Drinking heavily may damage your body in many ways. In addition to liver failure, build-up of fat may even lead to failure of immune system in lungs of alcoholics, says a study.

Alcoholics are at a greater risk of developing lung diseases such as pneumonia and life threatening acute respiratory distress syndrome (ARDS), for which there is no treatment.

(Pic courtesy: pbinstitute.com)
(Pic courtesy: pbinstitute.com)

“We call it the alcoholic fatty lung,” said Ross Summer, associate professor at Thomas Jefferson University in the US.

“The fat accumulation in the lungs mimics the process that causes fat to build up and destroy the liver of alcoholics,” he added.

The lungs contain a subpopulation of cells that make fat.

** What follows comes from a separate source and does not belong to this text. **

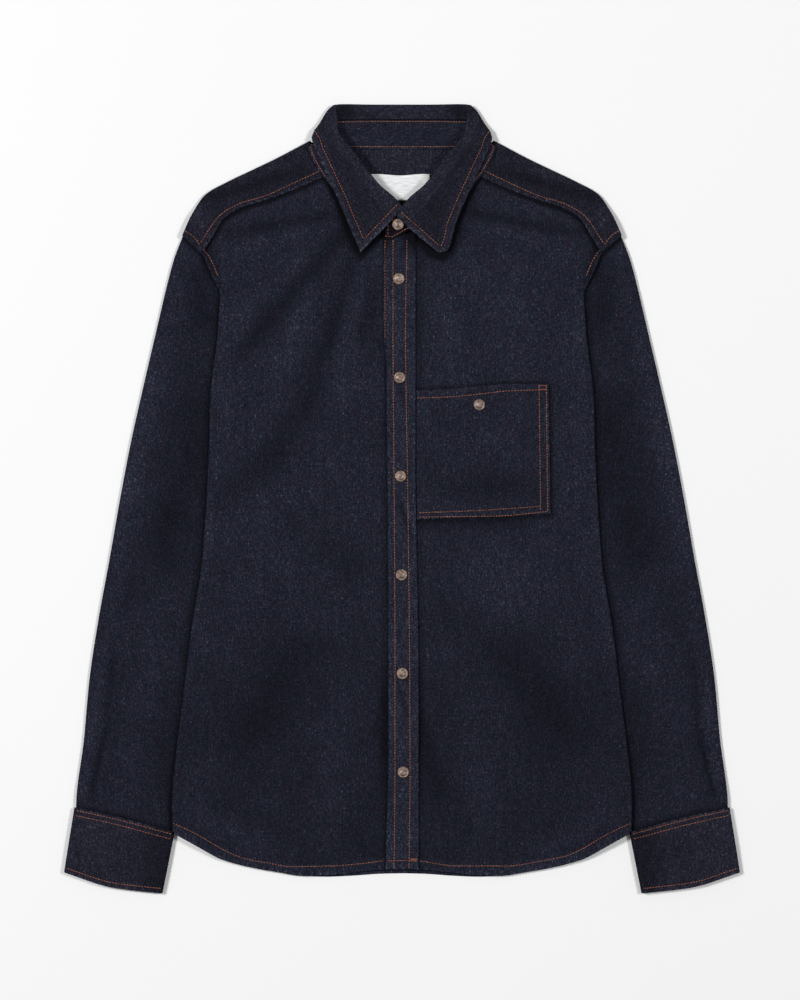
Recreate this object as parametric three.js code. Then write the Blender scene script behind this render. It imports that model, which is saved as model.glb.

Surfactant producing cells expel a fatty secretion onto the inner lining of the lung to keep the airways properly lubricated during breathing.

The researchers investigated whether these surfactant cells might behave in a similar way to liver cells after extended alcohol exposure by also accumulating fat.

After extended exposure to alcohol in rats, the researchers noticed that surfactant cells increased their production of triglycerides by 100 percent and free fatty acids by 300 percent, compared to rats fed an non-alcoholic diet with the same number of calories.

The researchers also noticed fat-up not only in surfactant cells but also in lung macrophages, which are immune cells that normally engulf and digest bacteria or sick cells in the lung.

The researchers showed that these fat-exposed macrophages were much less effective at killing bacteria than normal macrophages.

The study appeared in the American Journal of Respiratory Cell and Molecular Biology.